## Written problem
Reproduce exactly the lines from the one containing "pin_carrier();" through the one containing "obj.matrix_world = world", both included, and nothing else.

(Entries with model source code)
★ ★ ★ ★ ★ ★ ★
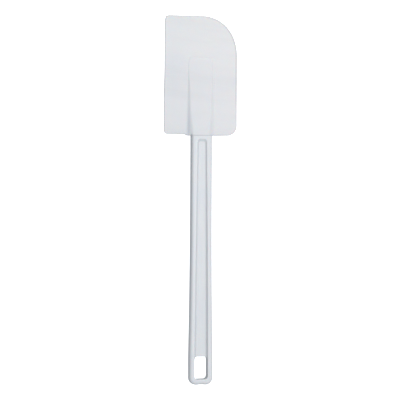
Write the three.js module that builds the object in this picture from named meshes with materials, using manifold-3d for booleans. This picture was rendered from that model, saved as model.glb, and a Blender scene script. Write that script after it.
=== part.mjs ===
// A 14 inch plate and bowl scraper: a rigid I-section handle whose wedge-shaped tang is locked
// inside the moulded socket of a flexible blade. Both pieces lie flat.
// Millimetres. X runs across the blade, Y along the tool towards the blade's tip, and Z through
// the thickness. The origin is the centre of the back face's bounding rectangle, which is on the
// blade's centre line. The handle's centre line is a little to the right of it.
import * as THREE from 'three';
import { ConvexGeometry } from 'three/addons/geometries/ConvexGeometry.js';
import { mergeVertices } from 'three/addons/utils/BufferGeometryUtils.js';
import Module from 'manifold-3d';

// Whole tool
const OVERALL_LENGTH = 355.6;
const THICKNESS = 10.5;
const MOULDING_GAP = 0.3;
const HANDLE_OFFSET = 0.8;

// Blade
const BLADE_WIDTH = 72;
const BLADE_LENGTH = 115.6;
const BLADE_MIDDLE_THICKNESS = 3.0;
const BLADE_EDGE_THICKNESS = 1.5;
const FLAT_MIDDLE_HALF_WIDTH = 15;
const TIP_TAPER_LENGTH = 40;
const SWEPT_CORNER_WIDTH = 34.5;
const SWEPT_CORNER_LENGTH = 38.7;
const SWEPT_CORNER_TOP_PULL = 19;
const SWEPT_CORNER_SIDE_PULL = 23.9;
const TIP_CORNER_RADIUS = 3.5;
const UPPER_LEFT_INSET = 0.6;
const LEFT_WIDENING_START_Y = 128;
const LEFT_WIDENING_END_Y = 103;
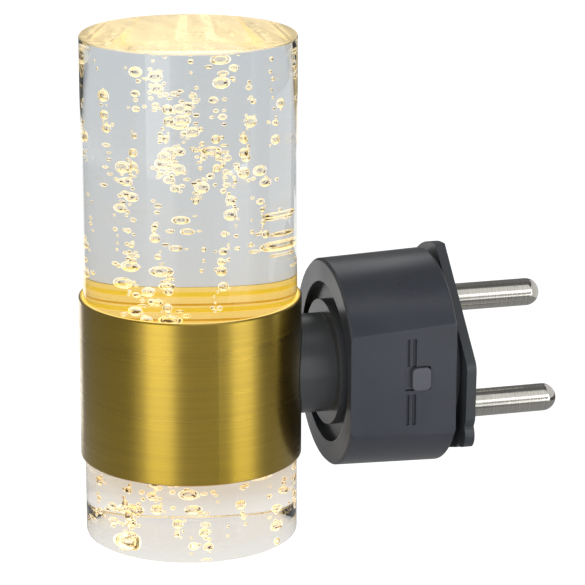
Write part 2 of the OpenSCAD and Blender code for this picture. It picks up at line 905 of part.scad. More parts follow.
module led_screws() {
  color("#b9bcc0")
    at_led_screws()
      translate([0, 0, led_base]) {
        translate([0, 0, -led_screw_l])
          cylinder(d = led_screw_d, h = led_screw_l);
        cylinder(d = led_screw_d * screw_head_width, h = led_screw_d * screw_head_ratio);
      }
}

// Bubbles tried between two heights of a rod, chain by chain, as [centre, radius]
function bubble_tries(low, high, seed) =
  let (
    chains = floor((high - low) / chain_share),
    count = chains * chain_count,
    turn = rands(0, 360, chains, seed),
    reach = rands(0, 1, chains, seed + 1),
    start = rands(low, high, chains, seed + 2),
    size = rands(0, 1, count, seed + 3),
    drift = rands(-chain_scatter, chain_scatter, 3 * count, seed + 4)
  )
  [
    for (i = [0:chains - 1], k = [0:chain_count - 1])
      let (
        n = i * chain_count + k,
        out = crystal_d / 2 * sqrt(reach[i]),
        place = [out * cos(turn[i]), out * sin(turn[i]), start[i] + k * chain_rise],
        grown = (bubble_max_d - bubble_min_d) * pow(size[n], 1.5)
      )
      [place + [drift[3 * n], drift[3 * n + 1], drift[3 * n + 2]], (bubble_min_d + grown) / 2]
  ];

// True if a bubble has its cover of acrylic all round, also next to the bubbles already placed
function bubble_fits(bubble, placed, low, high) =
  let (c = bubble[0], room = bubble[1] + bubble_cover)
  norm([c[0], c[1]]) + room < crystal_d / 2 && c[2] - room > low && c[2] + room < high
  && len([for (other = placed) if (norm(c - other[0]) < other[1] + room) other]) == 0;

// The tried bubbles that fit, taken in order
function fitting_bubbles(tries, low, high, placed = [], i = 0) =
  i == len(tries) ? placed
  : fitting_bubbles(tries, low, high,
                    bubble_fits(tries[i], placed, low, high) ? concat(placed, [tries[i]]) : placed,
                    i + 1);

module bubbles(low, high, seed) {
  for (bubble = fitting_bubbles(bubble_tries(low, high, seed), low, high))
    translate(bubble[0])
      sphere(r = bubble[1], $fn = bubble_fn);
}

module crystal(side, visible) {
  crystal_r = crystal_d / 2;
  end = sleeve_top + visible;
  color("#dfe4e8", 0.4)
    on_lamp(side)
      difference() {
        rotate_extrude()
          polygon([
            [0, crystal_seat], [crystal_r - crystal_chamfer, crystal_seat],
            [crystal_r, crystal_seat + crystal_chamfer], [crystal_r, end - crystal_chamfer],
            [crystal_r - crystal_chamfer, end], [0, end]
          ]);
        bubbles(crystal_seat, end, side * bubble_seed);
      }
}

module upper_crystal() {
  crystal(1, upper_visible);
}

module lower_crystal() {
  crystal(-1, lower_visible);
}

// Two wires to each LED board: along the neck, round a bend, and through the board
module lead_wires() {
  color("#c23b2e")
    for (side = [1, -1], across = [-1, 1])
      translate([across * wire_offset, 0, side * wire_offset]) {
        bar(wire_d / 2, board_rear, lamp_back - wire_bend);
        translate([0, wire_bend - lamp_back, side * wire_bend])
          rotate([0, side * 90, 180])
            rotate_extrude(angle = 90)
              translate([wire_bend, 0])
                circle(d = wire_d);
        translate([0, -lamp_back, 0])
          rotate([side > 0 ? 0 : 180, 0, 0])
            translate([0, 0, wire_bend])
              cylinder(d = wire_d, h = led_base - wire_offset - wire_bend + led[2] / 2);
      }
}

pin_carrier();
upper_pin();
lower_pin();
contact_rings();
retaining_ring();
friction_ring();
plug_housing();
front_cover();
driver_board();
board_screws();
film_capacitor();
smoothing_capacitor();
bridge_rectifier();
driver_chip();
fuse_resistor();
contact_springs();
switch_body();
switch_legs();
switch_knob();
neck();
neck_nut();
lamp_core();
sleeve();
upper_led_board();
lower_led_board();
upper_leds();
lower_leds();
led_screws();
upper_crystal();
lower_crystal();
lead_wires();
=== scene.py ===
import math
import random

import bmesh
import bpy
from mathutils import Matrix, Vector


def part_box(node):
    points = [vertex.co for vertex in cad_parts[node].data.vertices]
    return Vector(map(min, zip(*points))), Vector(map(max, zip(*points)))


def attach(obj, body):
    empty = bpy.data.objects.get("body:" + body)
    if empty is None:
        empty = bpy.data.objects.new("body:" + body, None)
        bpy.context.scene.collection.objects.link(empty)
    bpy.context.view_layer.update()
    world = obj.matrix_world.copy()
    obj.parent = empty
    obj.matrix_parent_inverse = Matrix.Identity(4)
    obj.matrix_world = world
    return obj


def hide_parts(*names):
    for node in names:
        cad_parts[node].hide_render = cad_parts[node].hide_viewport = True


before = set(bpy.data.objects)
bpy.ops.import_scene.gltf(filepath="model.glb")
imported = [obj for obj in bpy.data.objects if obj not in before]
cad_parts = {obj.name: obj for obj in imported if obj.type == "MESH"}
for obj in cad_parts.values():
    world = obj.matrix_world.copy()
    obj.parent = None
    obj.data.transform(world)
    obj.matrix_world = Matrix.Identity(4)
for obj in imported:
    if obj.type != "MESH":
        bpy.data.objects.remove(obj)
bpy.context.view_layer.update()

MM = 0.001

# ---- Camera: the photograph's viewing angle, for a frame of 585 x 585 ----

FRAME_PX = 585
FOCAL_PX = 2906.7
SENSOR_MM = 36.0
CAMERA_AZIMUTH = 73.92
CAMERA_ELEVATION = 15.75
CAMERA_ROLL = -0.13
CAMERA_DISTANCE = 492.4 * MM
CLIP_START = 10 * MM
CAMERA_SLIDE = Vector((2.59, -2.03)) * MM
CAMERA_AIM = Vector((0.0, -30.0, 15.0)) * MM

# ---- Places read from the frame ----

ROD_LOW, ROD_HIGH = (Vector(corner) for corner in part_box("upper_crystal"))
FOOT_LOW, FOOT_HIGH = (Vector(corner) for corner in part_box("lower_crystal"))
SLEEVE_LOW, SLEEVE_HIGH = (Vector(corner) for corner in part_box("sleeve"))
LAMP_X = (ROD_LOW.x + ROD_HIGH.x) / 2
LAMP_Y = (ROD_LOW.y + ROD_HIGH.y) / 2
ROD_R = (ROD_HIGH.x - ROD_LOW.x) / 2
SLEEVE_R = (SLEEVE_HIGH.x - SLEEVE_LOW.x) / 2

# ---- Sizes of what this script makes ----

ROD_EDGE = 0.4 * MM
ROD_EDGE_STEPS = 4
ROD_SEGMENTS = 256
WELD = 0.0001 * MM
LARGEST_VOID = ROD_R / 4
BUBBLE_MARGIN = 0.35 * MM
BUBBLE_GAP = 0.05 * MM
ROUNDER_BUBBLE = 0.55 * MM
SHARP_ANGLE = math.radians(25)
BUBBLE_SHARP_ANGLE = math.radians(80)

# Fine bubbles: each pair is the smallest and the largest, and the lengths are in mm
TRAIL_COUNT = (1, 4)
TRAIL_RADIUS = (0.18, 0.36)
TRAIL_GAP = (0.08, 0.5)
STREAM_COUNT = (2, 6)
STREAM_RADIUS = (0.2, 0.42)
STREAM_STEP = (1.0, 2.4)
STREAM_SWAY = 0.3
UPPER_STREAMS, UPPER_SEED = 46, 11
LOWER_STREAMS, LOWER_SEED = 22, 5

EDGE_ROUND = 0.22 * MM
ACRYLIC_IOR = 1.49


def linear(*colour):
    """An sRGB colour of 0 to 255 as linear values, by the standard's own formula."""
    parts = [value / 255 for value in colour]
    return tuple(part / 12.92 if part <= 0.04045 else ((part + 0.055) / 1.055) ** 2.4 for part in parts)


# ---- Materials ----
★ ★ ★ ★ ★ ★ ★
## Result
pin_carrier();
upper_pin();
lower_pin();
contact_rings();
retaining_ring();
friction_ring();
plug_housing();
front_cover();
driver_board();
board_screws();
film_capacitor();
smoothing_capacitor();
bridge_rectifier();
driver_chip();
fuse_resistor();
contact_springs();
switch_body();
switch_legs();
switch_knob();
neck();
neck_nut();
lamp_core();
sleeve();
upper_led_board();
lower_led_board();
upper_leds();
lower_leds();
led_screws();
upper_crystal();
lower_crystal();
lead_wires();
=== scene.py ===
import math
import random

import bmesh
import bpy
from mathutils import Matrix, Vector


def part_box(node):
    points = [vertex.co for vertex in cad_parts[node].data.vertices]
    return Vector(map(min, zip(*points))), Vector(map(max, zip(*points)))


def attach(obj, body):
    empty = bpy.data.objects.get("body:" + body)
    if empty is None:
        empty = bpy.data.objects.new("body:" + body, None)
        bpy.context.scene.collection.objects.link(empty)
    bpy.context.view_layer.update()
    world = obj.matrix_world.copy()
    obj.parent = empty
    obj.matrix_parent_inverse = Matrix.Identity(4)
    obj.matrix_world = world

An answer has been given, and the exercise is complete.